Written by Tyson Harper – JMCDF Board Member and Ashley’s dad – we hope this story brings your strength and courage to continue to fight Coats Disease.
When Ashley was about 2 years old, we started to notice that he might be having issues with his eyes. Ashley’s mom would play peek-a-boo with him in the morning and one morning noticed something seemed off, as if he was staring through her. She also noticed that one eye would wander despite Ashley’s focus on the game. We hoped that it was nothing, but seemed to become more obvious over the course of the next few days. We were concerned enough that we began to look for an optometrist that might be able to shed some light on what was happening. We brought Ashley to three different eye doctors, but most of them didn’t seemed to think anything was wrong, and Ashley wasn’t old enough to really articulate his point of view or explain what he was seeing. But at the last appointment, the doctor saw something of concern, and he shared that he thought there was a chance that Ashley had Retinoblastoma (or eye cancer). As you can imagine, we were devastated. Within minutes, he had a next day appointment for us to see Dr. Jumper of West Coast Retina. Looking back, I feel very lucky that we were able to find Dr. Jumper so early in the process. After a brief examination, Dr. Jumper informed us that he would need to put Ashley under general anesthetics so that he could thoroughly examine the eye. Once the procedure was performed, Dr. Jumper confidently informed us that Ashley did not have cancer but he did have a very-advanced, rare eye condition called Coats’ Disease. We quickly learned from Dr. Jumper that this was a very rare disease that the medical community knew very little about (only a handful of doctors were even familiar with treating Coats’ patients). There was no cure and most of the treatments, many of which were still experimental, were only designed to contain the damage and would not cure the disease. This was all very disheartening news to a family that was looking for answers and comfort. Worse yet, there were very few sources of information on this disease at all. The only good news at that point was that we learned that Dr. Jumper was one of the preeminent and leading physicians when it came to this rare disease. In addition, he also pointed us to Tina and Ed McGovern and the Jack McGovern Coats Disease foundation as he knew we would be struggling with understanding this disease.

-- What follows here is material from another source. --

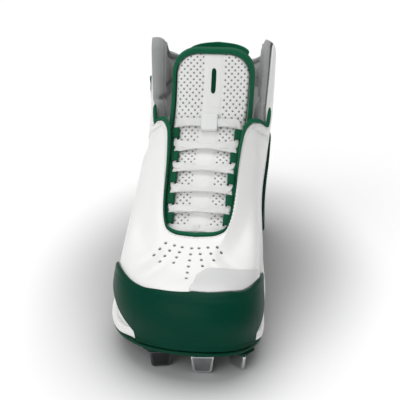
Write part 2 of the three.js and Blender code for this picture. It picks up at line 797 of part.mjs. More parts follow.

Despite Ashley’s age, he had a very advanced condition and that his retina was already half detached from the eye due to pressure and fluid build-up in the eye. Without advanced forms of treatment, it was likely that Ashley’s retinal would fully detach and the removal of the eye would be necessary. Dr. Jumper also shared that he had very real concerns over Ashley’s cognitive development as the brain would struggle trying to take input from one perfectly functioning eye and one with Coats’ disease, and could potentially “shut off” any input from the affected eye. No parent wants to hear this, and the fact that there weren’t any solutions only made it worse.
We needed to act fast and Dr. Jumper recommended a series of surgeries to treat the eye that would take place over the course of the next 12 months. Ashley was really too young to know what was going, but he’d soon learn what it was like to visit a hospital frequently. The surgeries ended up being 6 in total, one every 2 months. The surgeries consisted of a series of laser treatments to cauterize the blood vessels and then injecting an experimental drug directly into the eye. The entire surgery experience was so painful and gut-wrenching. Ashley couldn’t eat or drink anything that morning but he didn’t really understand why so it would usually end up in a screaming tantrum. Then, we’d all get prepped for the surgery room and it didn’t take long for Ashley to correlate this activity with something bad. The screaming would get worse. Then we would go into the surgery room and wait until the gas would make him go to sleep. All the while, he would have to be restrained because he was fighting it the entire way. He was so scared and nothing we did would comfort him. My wife and I always wondered what he was thinking as the people who trusted him most were letting this happen to him. The waiting room was always the worst part. You would just sit and wait helplessly, praying that you picked the right doctors, wondering if the treatment would work or whether we would need to remove the eye. Even when it was over, you knew it would be a few weeks and you’d be doing it all over again.
Well, we all made it through the surgeries, and thanks to Dr. Jumper, we were able to stabilize the retina, save Ashley’s eye and restore the eye to a healthy condition. It wasn’t an easy process, but it worked. Even though the eye is healthy, Ashley still can’t see out of it. Ashley is now 7 years old and still needs to see Dr. Jumper twice a year to ensure the condition of the eye hasn’t regressed. Coats’ Disease has been an obstacle in his life that he has learned to cope with, but he refuses to consider it a disability. He is strong, positive and resilient. To protect his good eye, Ashley wears protective glasses at school and sports goggles during physical activities. Although he plays sports, he does struggle at activities that require depth perception. We are grateful for what Dr. Jumper and the Jack McGovern Coats Disease Foundation have given to us; namely, comfort and hope. We are grateful that Ashley was one of the lucky ones, he didn’t lose his eye. Better yet, with the work of Dr. Jumper and JMCDF, we’ve never had great hope that one day will be able to find a cure to Coats’ and Ashley will be able to see the world as the rest of us do!